Here are some potential drawbacks of tract housing:
Lack of Architectural Diversity
Due to the standardized nature of tract housing, there is often a lack of architectural diversity, resulting in a monotony of design and appearance. This may not appeal to buyers looking for unique or custom-built homes.
Limited Customization Options
Tract housing typically offers limited customization options for homeowners, as the designs and materials are standardized. This limitation may not suit buyers looking for more personalized or unique homes.
Potential for Crowded Neighborhoods
With a high housing ratio in a tract, there is a potential for crowded neighborhoods with limited open spaces. This high ratio may not be ideal for families or individuals looking for more space and privacy.
HOA Fees and Restrictions
Being part of a homeowners’ association or management company often means additional fees and restrictions for residents. This situation may not appeal to buyers who prefer more control over their property.

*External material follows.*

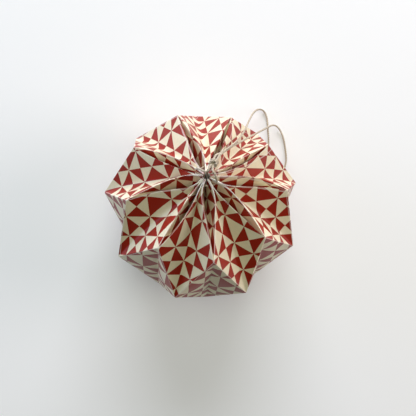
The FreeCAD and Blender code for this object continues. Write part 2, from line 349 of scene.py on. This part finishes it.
# Twisted strands along a line, in metres
def add_strands(lines, name, radius=CORD_RADIUS, sides=8):
    vertices = []
    faces = []
    strand = STRAND_RADIUS * radius / CORD_RADIUS * METRES
    helix = radius * METRES - strand
    for line in lines:
        along = (line[1] - line[0]).normalized()
        across = along.orthogonal().normalized()
        travelled = 0.0
        rings = []
        for number, place in enumerate(line):
            ahead = line[min(number + 1, len(line) - 1)]
            behind = line[max(number - 1, 0)]
            along = (ahead - behind).normalized()
            across = (across - along * across.dot(along)).normalized()
            other = along.cross(across)
            if number:
                travelled += (place - line[number - 1]).length
            turn = math.tau * travelled / (TWIST_LENGTH * METRES)
            rings.append((place, across.copy(), other, turn))
        for strand_number in range(STRANDS):
            first = len(vertices)
            offset = math.tau * strand_number / STRANDS
            for place, side_way, up_way, turn in rings:
                angle = turn + offset
                outward = side_way * math.cos(angle) + up_way * math.sin(angle)
                sideways = up_way * math.cos(angle) - side_way * math.sin(angle)
                middle = place + outward * helix
                for corner in range(sides):
                    spin = math.tau * corner / sides
                    reach = outward * math.cos(spin) + sideways * math.sin(spin)
                    vertices.append(middle + reach * strand)
            for ring in range(len(rings) - 1):
                for corner in range(sides):
                    beside = (corner + 1) % sides
                    low = first + ring * sides
                    high = low + sides
                    faces.append((low + corner, low + beside, high + beside, high + corner))
            last = first + (len(rings) - 1) * sides
            faces.append(tuple(first + corner for corner in reversed(range(sides))))
            faces.append(tuple(last + corner for corner in range(sides)))
    mesh = bpy.data.meshes.new(name)
    mesh.from_pydata(vertices, [], faces)
    mesh.shade_smooth()
    piece = bpy.data.objects.new(name, mesh)
    bpy.context.scene.collection.objects.link(piece)
    return piece


def cotton_material():
    material = bpy.data.materials.new("cotton")
    material.use_nodes = True
    nodes, links = material.node_tree.nodes, material.node_tree.links
    shader = nodes["Principled BSDF"]
    shader.inputs["Roughness"].default_value = 0.85
    shader.inputs["Specular IOR Level"].default_value = 0.25
    shader.inputs["Sheen Weight"].default_value = 0.3
    place = nodes.new("ShaderNodeTexCoord")
    fibre = nodes.new("ShaderNodeTexNoise")
    fibre.inputs["Scale"].default_value = 2500
    fibre.inputs["Detail"].default_value = 3
    links.new(place.outputs["Object"], fibre.inputs["Vector"])
    tone = nodes.new("ShaderNodeValToRGB")
    tone.color_ramp.elements[0].position = 0.3
    tone.color_ramp.elements[0].color = (0.34, 0.26, 0.17, 1)
    tone.color_ramp.elements[1].position = 0.7
    tone.color_ramp.elements[1].color = (0.66, 0.58, 0.46, 1)
    links.new(fibre.outputs["Fac"], tone.inputs["Fac"])
    links.new(tone.outputs["Color"], shader.inputs["Base Color"])
    bump = nodes.new("ShaderNodeBump")
    bump.inputs["Strength"].default_value = 0.4
    bump.inputs["Distance"].default_value = 0.00005
    links.new(fibre.outputs["Fac"], bump.inputs["Height"])
    links.new(bump.outputs["Normal"], shader.inputs["Normal"])
    return material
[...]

Tract housing, often called cookie-cutter housing, is a style of housing development where multiple similar homes are built on a tract of land divided into individual lots. It is a popular residential development style in American suburbs due to its cost-effectiveness and efficient construction process.
The tract housing process involves land acquisition and zoning approval, using standardized house designs, employing mass production techniques during construction, marketing and selling individual homes, and possibly establishing a homeowners’ association or management for common areas. Some advantages of tract housing include affordability due to economies of scale, availability of standardized amenities, and a sense of community. On the other hand, the drawbacks include a lack of architectural diversity, limited customization options, the potential for crowded neighborhoods, and the possibility of additional fees and restrictions from homeowners’ associations.